WORK TO COMPLETE: Repeat every line below exactly as it reads.

GIVEN INFORMATION:

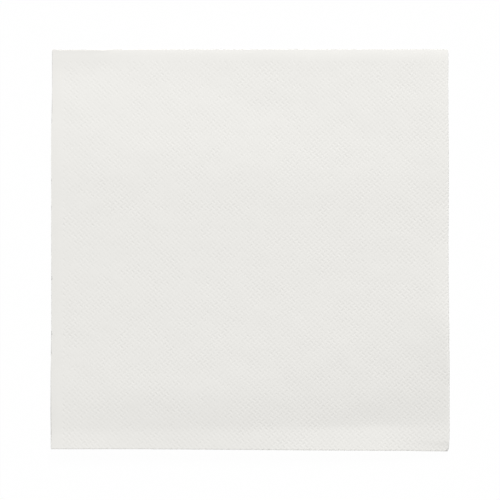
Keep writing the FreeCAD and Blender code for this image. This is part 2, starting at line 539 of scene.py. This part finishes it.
# %% [markdown]
# ## Cut edges that don't end together
#
# A machine never folds soft paper quite onto itself, so the four layers don't end together. At the
# back they end at slightly different places, and all of them a little shorter where the edge curls
# up. At the left each layer stops a little short of the one below, the upper pair lies slightly
# askew, and its edge has small nicks from the knife. Cutting the folded mesh with a Boolean would
# leave ragged faces, so the flat points of the plain border are drawn in before the fold.

# %% How far each layer stops short of the edge
BACK_SHORTFALL = {BOTTOM: 0.40 * MM, LOWER_INNER: 0.15 * MM, UPPER_INNER: 0.0, TOP: 0.25 * MM}
LEFT_SHORTFALL = {BOTTOM: 0.0, LOWER_INNER: 0.08 * MM, UPPER_INNER: 0.17 * MM, TOP: 0.22 * MM}
UPPER_PAIR_SKEW = 0.0013
CURL_SHORTFALL = 0.25 * MM
EDGE_WANDER = [(30 * MM, 0.09 * MM), (2.5 * MM, 0.05 * MM)]  # (size, depth)
FIRST_BACK_EDGE, FIRST_LEFT_EDGE = 1, 5
NOISE_BETWEEN_EDGES = 7.3
NICKS = [53 * MM, 28 * MM, 17 * MM, -12 * MM, -35 * MM, -43 * MM, -74 * MM]
NICK_WIDTH = 0.7 * MM
NICK_DEPTH = 0.35 * MM


def wander(place, edge_number):
    """How far a cut edge strays at this place along it. Each edge strays in its own way."""
    return sum(
        depth * noise.noise(Vector((place / size, edge_number * NOISE_BETWEEN_EDGES, 0)))
        for size, depth in EDGE_WANDER
    )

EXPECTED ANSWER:
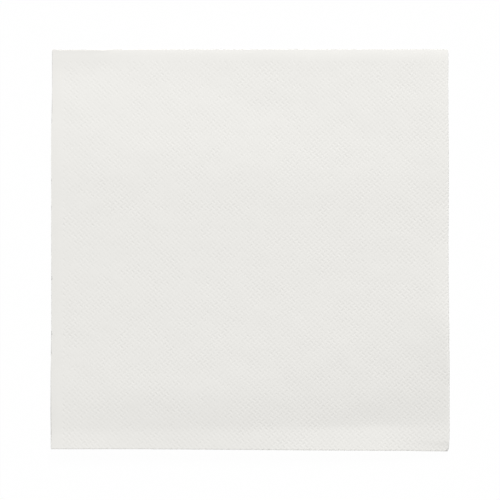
Keep writing the FreeCAD and Blender code for this image. This is part 2, starting at line 539 of scene.py. This part finishes it.
# %% [markdown]
# ## Cut edges that don't end together
#
# A machine never folds soft paper quite onto itself, so the four layers don't end together. At the
# back they end at slightly different places, and all of them a little shorter where the edge curls
# up. At the left each layer stops a little short of the one below, the upper pair lies slightly
# askew, and its edge has small nicks from the knife. Cutting the folded mesh with a Boolean would
# leave ragged faces, so the flat points of the plain border are drawn in before the fold.

# %% How far each layer stops short of the edge
BACK_SHORTFALL = {BOTTOM: 0.40 * MM, LOWER_INNER: 0.15 * MM, UPPER_INNER: 0.0, TOP: 0.25 * MM}
LEFT_SHORTFALL = {BOTTOM: 0.0, LOWER_INNER: 0.08 * MM, UPPER_INNER: 0.17 * MM, TOP: 0.22 * MM}
UPPER_PAIR_SKEW = 0.0013
CURL_SHORTFALL = 0.25 * MM
EDGE_WANDER = [(30 * MM, 0.09 * MM), (2.5 * MM, 0.05 * MM)]  # (size, depth)
FIRST_BACK_EDGE, FIRST_LEFT_EDGE = 1, 5
NOISE_BETWEEN_EDGES = 7.3
NICKS = [53 * MM, 28 * MM, 17 * MM, -12 * MM, -35 * MM, -43 * MM, -74 * MM]
NICK_WIDTH = 0.7 * MM
NICK_DEPTH = 0.35 * MM


def wander(place, edge_number):
    """How far a cut edge strays at this place along it. Each edge strays in its own way."""
    return sum(
        depth * noise.noise(Vector((place / size, edge_number * NOISE_BETWEEN_EDGES, 0)))
        for size, depth in EDGE_WANDER
    )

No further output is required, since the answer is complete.